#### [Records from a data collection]
=======
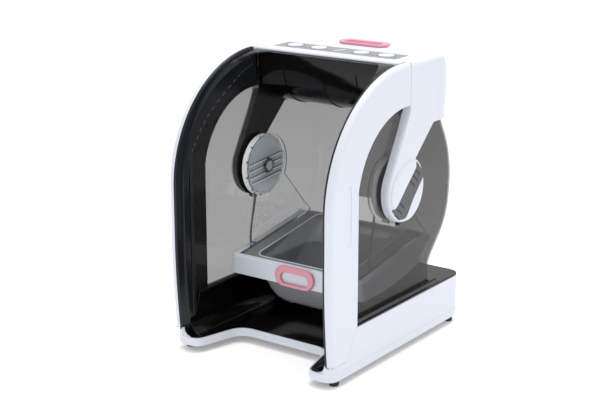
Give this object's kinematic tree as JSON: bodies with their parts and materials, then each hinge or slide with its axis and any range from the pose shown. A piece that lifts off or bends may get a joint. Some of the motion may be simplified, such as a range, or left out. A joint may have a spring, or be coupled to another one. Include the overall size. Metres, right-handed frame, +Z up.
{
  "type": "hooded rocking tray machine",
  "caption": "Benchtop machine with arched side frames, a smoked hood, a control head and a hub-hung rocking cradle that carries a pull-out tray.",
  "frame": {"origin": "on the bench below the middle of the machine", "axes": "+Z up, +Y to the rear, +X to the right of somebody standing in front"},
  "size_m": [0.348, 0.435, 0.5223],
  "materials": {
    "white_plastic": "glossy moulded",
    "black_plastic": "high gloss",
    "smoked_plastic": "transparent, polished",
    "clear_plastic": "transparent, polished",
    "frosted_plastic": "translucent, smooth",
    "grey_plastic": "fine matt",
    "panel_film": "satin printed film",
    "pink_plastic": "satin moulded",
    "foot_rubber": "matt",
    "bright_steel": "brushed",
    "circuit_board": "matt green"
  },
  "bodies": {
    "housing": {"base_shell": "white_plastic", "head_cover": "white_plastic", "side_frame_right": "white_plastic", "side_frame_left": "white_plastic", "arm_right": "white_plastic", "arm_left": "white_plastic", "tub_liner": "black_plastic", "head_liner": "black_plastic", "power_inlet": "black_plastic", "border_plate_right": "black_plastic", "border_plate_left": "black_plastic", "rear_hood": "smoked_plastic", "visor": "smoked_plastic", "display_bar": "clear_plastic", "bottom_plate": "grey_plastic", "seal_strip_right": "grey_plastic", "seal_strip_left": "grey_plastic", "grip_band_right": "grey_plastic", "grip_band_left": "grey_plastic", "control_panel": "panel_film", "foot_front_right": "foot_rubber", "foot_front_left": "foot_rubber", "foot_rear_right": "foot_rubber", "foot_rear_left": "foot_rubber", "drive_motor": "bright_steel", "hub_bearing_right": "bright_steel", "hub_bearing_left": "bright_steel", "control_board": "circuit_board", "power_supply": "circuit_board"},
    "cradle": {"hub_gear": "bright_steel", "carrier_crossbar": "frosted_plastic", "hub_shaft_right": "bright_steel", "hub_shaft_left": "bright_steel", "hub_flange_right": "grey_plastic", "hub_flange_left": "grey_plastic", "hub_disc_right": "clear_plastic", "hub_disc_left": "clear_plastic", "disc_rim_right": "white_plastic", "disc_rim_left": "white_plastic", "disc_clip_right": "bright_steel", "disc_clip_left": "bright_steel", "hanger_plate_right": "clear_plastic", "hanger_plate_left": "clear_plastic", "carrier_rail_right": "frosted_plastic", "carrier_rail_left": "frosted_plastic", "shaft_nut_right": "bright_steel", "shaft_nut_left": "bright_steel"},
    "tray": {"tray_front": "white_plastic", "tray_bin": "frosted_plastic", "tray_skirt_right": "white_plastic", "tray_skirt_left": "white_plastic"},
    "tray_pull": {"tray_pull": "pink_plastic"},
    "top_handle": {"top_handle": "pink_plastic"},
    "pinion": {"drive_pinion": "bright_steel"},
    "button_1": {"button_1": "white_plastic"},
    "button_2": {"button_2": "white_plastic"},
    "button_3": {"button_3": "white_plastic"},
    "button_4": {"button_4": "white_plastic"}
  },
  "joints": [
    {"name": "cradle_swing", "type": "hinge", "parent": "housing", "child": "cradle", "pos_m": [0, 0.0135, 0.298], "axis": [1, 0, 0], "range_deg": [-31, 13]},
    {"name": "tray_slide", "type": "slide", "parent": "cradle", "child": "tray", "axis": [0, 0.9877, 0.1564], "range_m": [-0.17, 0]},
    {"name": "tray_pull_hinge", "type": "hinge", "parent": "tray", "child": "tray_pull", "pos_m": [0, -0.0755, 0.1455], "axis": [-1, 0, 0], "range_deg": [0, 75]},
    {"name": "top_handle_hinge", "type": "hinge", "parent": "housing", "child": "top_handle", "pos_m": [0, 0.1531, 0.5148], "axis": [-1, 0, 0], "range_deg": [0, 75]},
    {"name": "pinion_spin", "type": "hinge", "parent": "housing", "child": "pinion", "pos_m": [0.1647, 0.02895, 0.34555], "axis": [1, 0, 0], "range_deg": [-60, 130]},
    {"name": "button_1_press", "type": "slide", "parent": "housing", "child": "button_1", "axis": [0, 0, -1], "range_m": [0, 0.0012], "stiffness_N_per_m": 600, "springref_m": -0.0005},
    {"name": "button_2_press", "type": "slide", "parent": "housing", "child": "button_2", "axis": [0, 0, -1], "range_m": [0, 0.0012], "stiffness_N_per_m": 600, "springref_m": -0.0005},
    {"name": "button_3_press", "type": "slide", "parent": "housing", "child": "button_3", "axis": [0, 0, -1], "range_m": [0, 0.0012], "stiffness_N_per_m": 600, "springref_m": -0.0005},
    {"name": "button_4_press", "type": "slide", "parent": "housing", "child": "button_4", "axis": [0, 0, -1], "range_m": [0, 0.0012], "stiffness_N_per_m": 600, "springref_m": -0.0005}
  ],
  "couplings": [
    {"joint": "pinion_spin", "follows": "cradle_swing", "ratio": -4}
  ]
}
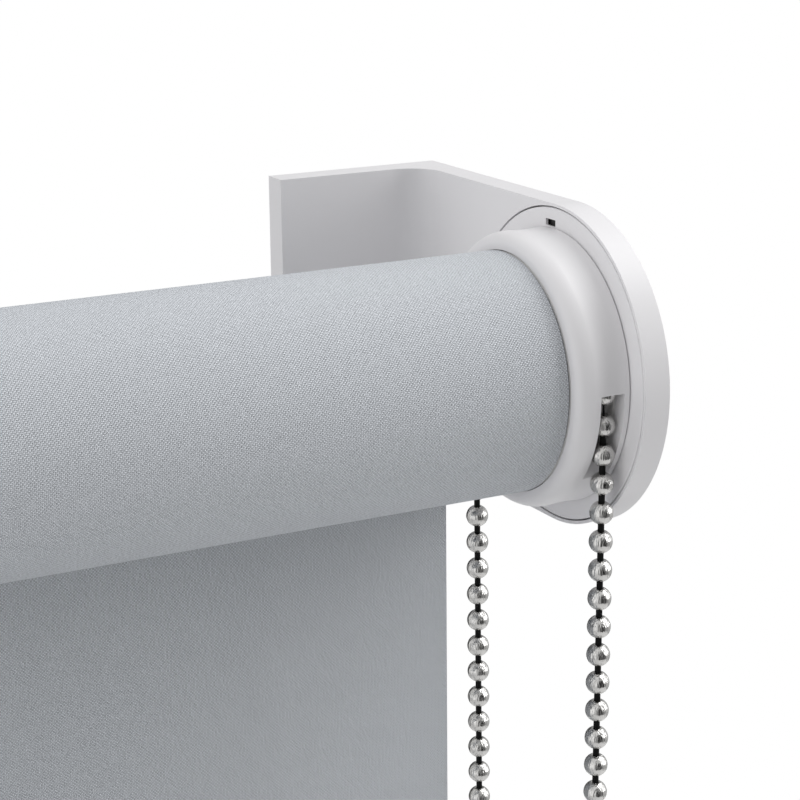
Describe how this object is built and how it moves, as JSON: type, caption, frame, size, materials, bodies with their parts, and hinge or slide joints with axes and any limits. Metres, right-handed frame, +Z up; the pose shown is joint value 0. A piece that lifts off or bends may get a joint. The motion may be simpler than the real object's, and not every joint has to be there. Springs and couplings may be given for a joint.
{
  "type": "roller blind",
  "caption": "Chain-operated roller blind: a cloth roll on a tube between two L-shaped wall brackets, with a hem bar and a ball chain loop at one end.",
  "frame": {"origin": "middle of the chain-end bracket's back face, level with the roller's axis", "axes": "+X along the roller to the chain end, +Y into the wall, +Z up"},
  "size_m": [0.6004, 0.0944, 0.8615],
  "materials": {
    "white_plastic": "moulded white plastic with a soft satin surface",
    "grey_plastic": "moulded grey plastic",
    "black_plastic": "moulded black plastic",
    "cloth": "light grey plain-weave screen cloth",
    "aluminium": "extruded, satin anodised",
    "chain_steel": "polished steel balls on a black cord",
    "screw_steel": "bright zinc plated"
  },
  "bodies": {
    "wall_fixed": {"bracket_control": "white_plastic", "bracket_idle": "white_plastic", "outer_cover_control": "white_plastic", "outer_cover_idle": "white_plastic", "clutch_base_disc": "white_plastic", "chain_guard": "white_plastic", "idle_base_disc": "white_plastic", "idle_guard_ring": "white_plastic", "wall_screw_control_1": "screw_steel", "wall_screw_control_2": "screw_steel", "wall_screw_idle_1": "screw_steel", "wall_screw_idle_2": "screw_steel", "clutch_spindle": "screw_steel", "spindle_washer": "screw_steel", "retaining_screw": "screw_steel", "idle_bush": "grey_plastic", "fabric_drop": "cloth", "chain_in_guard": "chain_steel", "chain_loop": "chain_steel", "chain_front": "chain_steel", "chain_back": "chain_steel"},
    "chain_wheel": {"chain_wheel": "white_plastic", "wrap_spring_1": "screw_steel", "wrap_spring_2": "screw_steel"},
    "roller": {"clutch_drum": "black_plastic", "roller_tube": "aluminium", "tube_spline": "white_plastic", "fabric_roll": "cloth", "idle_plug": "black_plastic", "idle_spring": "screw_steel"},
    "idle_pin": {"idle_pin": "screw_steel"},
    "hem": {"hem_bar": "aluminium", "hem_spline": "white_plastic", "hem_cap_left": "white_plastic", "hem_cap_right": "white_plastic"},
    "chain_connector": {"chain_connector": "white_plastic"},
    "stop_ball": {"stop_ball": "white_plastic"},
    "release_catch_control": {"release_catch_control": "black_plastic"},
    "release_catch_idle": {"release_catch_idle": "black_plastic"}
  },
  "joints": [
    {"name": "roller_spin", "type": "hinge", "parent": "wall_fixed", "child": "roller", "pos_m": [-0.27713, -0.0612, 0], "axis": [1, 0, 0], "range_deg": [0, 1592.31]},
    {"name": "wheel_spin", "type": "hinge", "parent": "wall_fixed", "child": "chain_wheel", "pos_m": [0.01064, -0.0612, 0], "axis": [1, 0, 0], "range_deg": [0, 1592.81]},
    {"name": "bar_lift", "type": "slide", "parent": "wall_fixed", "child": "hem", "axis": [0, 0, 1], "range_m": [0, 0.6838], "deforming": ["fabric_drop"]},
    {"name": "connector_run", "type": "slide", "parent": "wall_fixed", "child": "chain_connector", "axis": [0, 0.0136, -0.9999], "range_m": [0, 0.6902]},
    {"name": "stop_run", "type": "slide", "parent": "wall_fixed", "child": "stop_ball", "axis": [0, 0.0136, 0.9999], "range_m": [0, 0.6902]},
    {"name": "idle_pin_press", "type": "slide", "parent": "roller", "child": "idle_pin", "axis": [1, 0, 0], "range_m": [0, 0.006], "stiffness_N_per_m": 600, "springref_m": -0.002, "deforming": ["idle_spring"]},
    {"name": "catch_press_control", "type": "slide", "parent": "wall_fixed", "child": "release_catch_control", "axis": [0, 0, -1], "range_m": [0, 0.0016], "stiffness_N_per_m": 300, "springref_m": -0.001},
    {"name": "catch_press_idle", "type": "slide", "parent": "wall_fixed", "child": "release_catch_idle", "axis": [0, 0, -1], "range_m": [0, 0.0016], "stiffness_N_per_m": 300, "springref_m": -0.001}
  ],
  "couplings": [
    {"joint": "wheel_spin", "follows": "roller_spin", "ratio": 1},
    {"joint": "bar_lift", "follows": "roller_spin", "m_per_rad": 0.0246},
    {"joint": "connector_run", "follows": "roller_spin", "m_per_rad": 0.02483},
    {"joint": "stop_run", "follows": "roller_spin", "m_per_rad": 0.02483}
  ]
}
=======
Read through the entries and copy each line in which "pose" appears.

Give this object's kinematic tree as JSON: bodies with their parts and materials, then each hinge or slide with its axis and any range from the pose shown. A piece that lifts off or bends may get a joint. Some of the motion may be simplified, such as a range, or left out. A joint may have a spring, or be coupled to another one. Include the overall size. Metres, right-handed frame, +Z up.
Describe how this object is built and how it moves, as JSON: type, caption, frame, size, materials, bodies with their parts, and hinge or slide joints with axes and any limits. Metres, right-handed frame, +Z up; the pose shown is joint value 0. A piece that lifts off or bends may get a joint. The motion may be simpler than the real object's, and not every joint has to be there. Springs and couplings may be given for a joint.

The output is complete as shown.